+++ EXERCISE INPUT +++
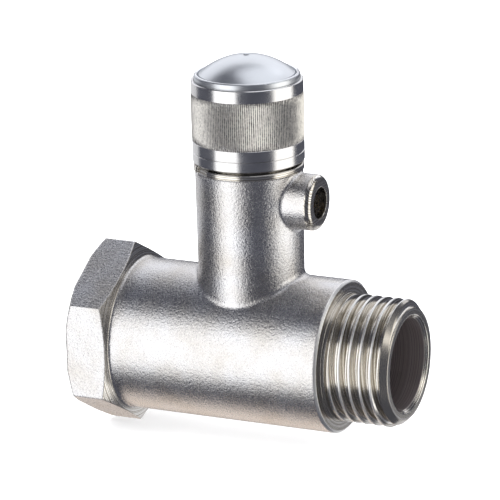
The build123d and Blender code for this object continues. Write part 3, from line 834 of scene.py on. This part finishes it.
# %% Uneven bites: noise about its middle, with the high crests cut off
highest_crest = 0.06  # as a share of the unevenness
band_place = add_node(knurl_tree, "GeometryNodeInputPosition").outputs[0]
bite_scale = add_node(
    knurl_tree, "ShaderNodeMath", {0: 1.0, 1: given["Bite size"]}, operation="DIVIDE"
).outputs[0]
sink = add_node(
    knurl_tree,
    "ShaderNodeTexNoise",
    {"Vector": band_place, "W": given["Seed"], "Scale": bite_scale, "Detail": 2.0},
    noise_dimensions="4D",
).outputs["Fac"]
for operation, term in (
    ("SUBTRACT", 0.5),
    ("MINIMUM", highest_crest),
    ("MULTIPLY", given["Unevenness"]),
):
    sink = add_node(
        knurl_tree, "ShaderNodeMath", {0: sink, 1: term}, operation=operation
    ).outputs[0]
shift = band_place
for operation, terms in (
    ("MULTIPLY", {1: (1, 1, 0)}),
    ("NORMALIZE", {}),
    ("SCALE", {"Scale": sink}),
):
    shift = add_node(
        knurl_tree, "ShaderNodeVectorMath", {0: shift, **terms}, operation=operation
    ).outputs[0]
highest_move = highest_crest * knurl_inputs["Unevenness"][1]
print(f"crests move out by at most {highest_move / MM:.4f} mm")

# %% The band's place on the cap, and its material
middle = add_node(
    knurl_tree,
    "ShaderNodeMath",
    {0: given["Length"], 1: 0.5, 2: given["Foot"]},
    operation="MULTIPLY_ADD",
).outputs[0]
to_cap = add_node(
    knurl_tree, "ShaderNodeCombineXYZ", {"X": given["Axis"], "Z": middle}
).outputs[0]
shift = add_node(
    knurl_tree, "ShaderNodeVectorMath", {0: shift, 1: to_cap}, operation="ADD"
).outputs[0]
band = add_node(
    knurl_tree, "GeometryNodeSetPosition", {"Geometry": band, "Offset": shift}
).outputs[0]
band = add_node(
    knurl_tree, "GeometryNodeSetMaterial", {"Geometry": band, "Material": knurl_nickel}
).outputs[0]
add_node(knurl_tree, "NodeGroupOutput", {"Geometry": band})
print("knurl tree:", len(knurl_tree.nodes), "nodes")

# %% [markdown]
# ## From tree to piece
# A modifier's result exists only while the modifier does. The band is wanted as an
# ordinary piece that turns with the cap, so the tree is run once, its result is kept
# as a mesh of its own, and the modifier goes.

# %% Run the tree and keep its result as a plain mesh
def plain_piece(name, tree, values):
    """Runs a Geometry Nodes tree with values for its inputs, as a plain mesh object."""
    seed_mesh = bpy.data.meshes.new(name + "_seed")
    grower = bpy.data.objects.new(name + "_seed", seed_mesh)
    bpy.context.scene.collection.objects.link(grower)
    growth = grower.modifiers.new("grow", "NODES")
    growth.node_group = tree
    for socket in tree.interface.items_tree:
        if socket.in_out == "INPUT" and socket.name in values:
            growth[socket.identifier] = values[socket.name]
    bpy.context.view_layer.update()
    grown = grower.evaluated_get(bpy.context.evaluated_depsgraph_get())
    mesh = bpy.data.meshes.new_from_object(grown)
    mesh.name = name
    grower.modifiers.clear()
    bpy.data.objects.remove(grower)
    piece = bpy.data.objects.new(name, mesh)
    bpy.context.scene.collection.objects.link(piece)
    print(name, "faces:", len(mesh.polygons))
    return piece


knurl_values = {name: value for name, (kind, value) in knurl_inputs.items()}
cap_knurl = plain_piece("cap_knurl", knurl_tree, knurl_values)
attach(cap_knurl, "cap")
+++
+++ EXERCISE INPUT +++
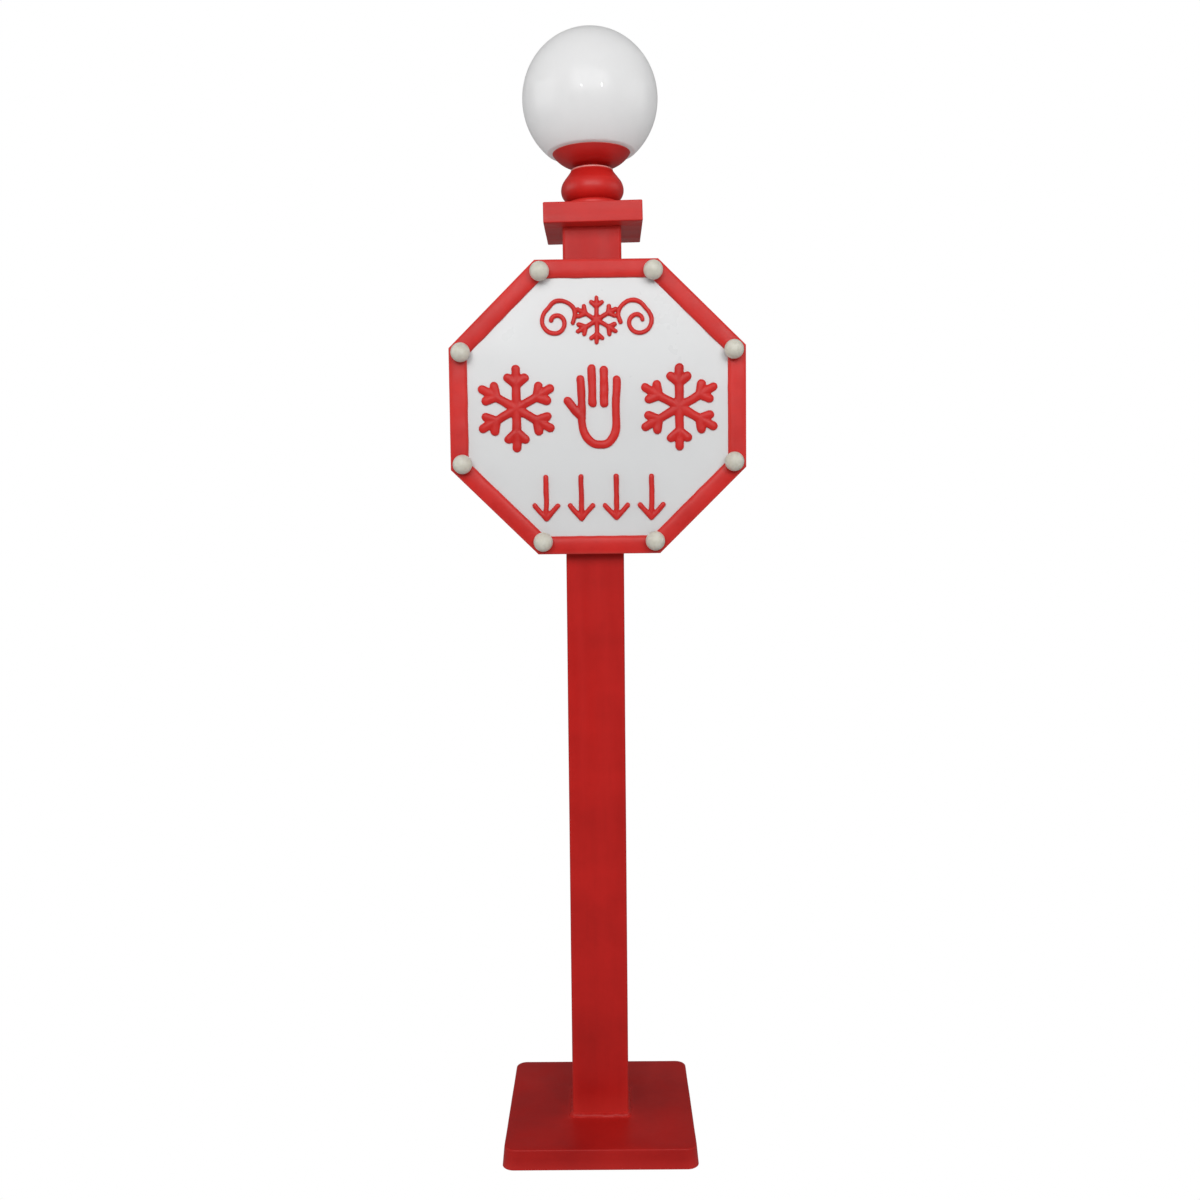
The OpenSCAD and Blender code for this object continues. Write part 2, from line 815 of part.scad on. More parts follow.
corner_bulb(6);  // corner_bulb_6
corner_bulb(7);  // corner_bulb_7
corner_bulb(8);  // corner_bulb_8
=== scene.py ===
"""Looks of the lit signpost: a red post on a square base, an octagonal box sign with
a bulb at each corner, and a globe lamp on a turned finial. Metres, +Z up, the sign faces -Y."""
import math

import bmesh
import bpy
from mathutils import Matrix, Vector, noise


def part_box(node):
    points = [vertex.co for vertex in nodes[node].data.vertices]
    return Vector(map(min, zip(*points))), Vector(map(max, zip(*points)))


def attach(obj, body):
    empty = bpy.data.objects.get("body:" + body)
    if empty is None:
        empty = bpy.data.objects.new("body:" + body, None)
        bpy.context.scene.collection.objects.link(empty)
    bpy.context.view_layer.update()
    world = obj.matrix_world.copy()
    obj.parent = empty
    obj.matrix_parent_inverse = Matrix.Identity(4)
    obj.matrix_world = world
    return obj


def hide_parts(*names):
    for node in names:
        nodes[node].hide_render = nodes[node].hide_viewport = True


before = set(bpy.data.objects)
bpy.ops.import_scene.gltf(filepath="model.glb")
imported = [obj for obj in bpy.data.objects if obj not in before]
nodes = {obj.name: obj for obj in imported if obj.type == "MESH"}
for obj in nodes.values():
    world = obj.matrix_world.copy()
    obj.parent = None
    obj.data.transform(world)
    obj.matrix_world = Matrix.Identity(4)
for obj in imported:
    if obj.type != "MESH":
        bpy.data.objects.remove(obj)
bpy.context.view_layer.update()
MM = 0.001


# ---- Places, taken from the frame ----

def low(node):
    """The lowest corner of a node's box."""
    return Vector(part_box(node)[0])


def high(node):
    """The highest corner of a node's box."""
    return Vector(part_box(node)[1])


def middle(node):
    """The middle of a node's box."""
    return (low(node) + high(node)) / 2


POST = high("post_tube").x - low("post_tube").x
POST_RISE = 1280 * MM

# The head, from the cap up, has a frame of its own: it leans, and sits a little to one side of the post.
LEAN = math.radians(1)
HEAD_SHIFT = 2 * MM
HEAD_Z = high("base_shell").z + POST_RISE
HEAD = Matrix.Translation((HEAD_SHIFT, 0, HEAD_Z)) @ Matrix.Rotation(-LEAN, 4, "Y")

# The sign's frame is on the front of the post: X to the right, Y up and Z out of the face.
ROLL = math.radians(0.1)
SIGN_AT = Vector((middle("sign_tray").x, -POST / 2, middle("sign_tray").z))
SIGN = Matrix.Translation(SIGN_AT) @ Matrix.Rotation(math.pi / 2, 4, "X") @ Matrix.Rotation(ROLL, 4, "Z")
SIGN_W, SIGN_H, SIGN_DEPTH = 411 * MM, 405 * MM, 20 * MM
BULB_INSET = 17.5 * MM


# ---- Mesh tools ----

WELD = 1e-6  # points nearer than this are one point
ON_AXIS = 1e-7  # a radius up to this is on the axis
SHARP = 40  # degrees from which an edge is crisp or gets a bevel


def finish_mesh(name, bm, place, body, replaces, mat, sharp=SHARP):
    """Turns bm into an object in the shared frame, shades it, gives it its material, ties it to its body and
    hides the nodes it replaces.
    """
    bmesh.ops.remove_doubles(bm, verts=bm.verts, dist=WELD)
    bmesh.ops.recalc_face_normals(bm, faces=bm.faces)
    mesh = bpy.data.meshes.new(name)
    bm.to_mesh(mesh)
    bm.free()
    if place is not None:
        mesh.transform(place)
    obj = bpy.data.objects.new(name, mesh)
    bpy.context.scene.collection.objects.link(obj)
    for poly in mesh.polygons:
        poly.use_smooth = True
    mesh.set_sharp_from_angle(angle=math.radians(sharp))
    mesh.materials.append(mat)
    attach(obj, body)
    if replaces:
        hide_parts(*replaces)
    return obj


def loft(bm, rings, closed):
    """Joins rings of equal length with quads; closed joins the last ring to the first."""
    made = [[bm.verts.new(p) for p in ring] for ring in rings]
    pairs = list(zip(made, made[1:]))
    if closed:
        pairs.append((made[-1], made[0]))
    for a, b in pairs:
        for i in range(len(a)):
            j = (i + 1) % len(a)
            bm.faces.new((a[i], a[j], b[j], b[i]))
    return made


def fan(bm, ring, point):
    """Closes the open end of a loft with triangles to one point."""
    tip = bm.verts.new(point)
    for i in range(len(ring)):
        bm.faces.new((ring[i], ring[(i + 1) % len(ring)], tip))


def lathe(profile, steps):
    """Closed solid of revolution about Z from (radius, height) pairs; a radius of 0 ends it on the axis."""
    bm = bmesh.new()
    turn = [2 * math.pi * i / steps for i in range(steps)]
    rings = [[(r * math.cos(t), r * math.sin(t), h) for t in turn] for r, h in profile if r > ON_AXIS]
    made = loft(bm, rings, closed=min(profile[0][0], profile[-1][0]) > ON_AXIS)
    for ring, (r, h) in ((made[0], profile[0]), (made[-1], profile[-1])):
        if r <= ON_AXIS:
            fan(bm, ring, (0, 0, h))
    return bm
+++
+++ EXERCISE INPUT +++
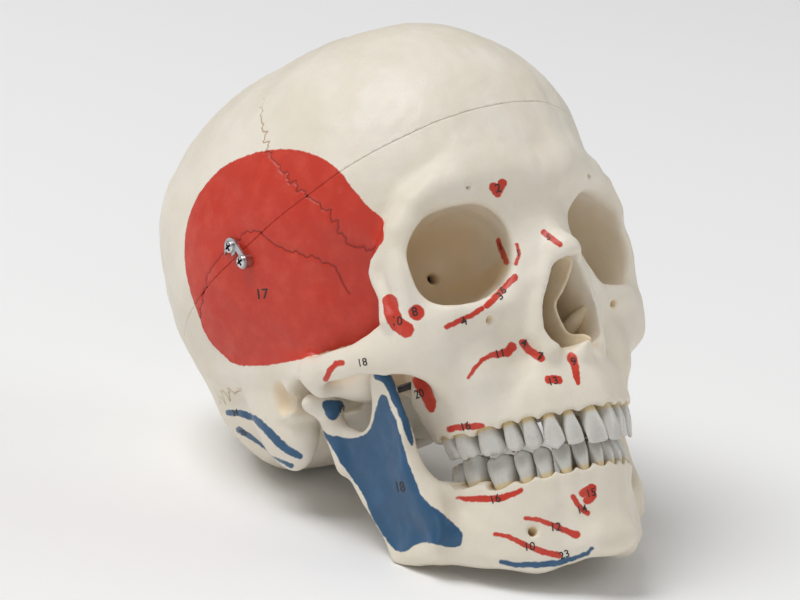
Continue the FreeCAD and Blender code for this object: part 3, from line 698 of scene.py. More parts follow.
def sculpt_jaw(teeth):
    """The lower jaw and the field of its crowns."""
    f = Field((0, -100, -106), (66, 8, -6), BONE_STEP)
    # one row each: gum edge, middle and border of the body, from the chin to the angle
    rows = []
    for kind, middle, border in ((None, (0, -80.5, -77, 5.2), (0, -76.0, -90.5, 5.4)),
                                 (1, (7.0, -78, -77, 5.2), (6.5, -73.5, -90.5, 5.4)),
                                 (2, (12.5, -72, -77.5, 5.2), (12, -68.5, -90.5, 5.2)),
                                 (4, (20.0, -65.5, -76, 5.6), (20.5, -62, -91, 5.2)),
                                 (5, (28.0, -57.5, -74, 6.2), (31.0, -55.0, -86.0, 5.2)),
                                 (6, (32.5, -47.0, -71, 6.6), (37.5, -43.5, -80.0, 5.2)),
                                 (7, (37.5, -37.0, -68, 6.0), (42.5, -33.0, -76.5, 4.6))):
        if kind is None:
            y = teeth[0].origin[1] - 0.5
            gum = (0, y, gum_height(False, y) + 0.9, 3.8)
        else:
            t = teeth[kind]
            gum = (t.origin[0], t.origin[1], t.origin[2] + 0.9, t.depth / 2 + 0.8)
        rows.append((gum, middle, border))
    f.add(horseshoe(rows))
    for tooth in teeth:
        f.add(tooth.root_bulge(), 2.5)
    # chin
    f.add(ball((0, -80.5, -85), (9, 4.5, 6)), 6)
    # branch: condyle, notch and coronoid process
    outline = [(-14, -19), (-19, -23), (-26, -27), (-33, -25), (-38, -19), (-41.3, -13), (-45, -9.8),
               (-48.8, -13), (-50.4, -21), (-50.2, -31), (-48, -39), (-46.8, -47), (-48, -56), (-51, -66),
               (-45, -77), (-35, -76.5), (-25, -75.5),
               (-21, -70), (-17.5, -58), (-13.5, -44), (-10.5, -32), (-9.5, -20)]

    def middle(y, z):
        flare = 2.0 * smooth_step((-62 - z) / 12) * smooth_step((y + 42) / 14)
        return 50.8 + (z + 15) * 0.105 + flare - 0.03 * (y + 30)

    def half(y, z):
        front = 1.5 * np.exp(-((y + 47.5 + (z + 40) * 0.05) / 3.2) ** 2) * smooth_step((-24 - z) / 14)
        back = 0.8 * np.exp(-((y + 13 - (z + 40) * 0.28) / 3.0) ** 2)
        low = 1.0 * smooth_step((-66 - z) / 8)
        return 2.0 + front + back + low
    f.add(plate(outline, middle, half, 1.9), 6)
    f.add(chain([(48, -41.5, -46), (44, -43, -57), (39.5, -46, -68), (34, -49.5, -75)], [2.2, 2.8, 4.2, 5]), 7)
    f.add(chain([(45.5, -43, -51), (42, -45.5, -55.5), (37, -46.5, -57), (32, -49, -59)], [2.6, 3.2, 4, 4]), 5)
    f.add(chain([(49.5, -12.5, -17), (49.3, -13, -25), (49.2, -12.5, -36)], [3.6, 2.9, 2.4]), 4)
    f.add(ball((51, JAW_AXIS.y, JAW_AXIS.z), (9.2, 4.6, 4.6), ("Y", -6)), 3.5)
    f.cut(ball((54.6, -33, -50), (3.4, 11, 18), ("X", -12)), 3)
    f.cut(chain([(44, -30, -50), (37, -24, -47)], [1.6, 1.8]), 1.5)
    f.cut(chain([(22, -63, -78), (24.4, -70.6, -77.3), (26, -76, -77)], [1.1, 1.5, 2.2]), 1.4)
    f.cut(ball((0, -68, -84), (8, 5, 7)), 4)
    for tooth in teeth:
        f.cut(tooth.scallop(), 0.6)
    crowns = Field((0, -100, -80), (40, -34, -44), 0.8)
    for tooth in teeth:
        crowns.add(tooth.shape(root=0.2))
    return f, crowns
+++
● **TASK GOAL**
In the records above, collect each line with "before".

● **OUTPUT**
before = set(bpy.data.objects)
imported = [obj for obj in bpy.data.objects if obj not in before]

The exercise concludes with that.